The true ground upon which this question rests, is whether it would have been murder, had death ensued from the stroke of the stone ; homicide is presumed to be murder unless circumstances are made to appear which extenuate, the killing, and render it either justifiable, or excusable homicide. It is a question which may be determined by a jury, what degree of provocation shall mitigate the offence The state of the mind is the criterion from which an opinion must be formed—the provocation should appear so great as to produce temporary loss of reason by the ascendency of passion. It must be murder where an intent to kill accompanies the act producing death—the law in tenderness to human frailty under such circumstances of great provocation as to produce a suspension of the empire of reason, suffers the offence to be considered manslaughter only: but the idea of volition or an intent to kill includes malice prepense, and removes the very basis upon which manslaughter is founded, which is such a temporary derangement of the mind as to be incapable of seeing the immediate consequences of its own acts.
The law knows of no specific time, within which an intent to kill must be formed so as to make it murder. If the will accompanies the act, a moment antecedent to the act itself, which causes death, it seems to be as completely sufficient to make the offence murder, as it it were a day or any other time.

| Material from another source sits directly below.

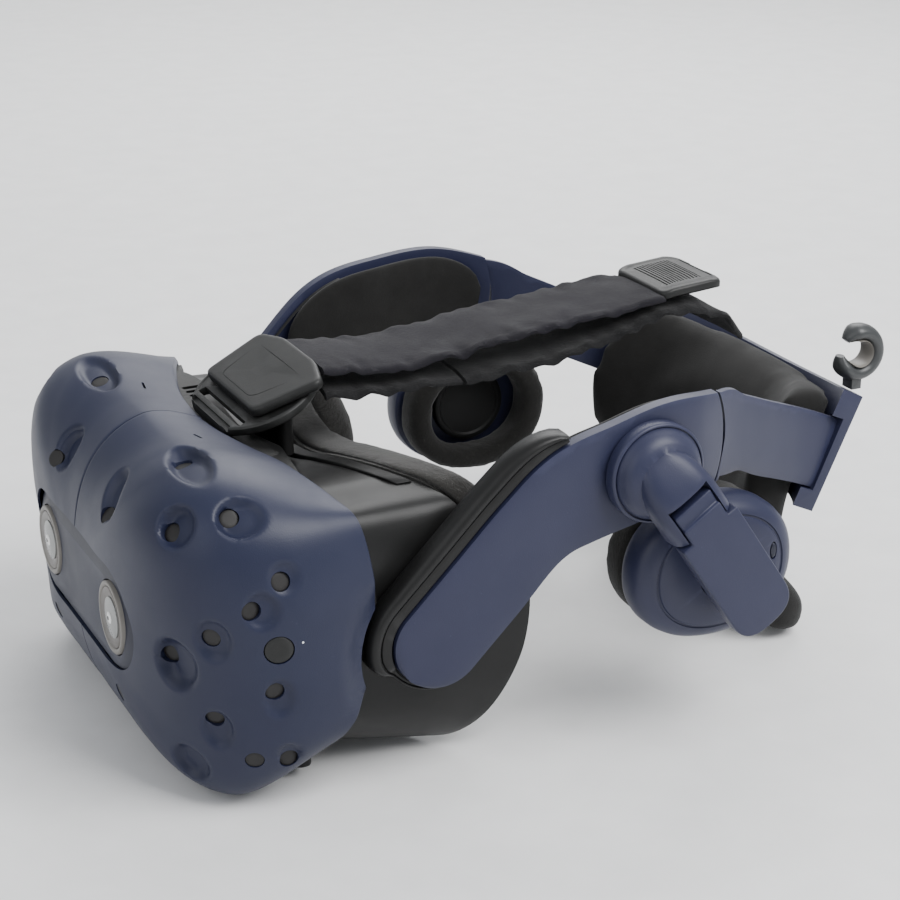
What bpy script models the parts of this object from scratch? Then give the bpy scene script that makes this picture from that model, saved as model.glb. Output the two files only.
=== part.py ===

Should the jury be of opinion, that it was the desire of the prosecutor in a peaceable manner, to restore harmony to the company who were quarrelling, they will consider it a worthy and lawful act, and so far from being an improper intermeddling was his duty as a good citizen to do so.
Should the jury find that the defendant threw the stone which struck the prosecutor, with an intent to kill, they will find him guilty, otherwise not.
The jury found the defendant guilty. It was proved that he had not any property, The court fined him ten dollars and adjudged that he should be imprisoned two months and until the fine should be paid.
The facts being ascertained, it is question of law, & not of fact Oneby's case Str. 773 Fosters C L 2553 Cranch 298 2 Wilsons Lecture 196.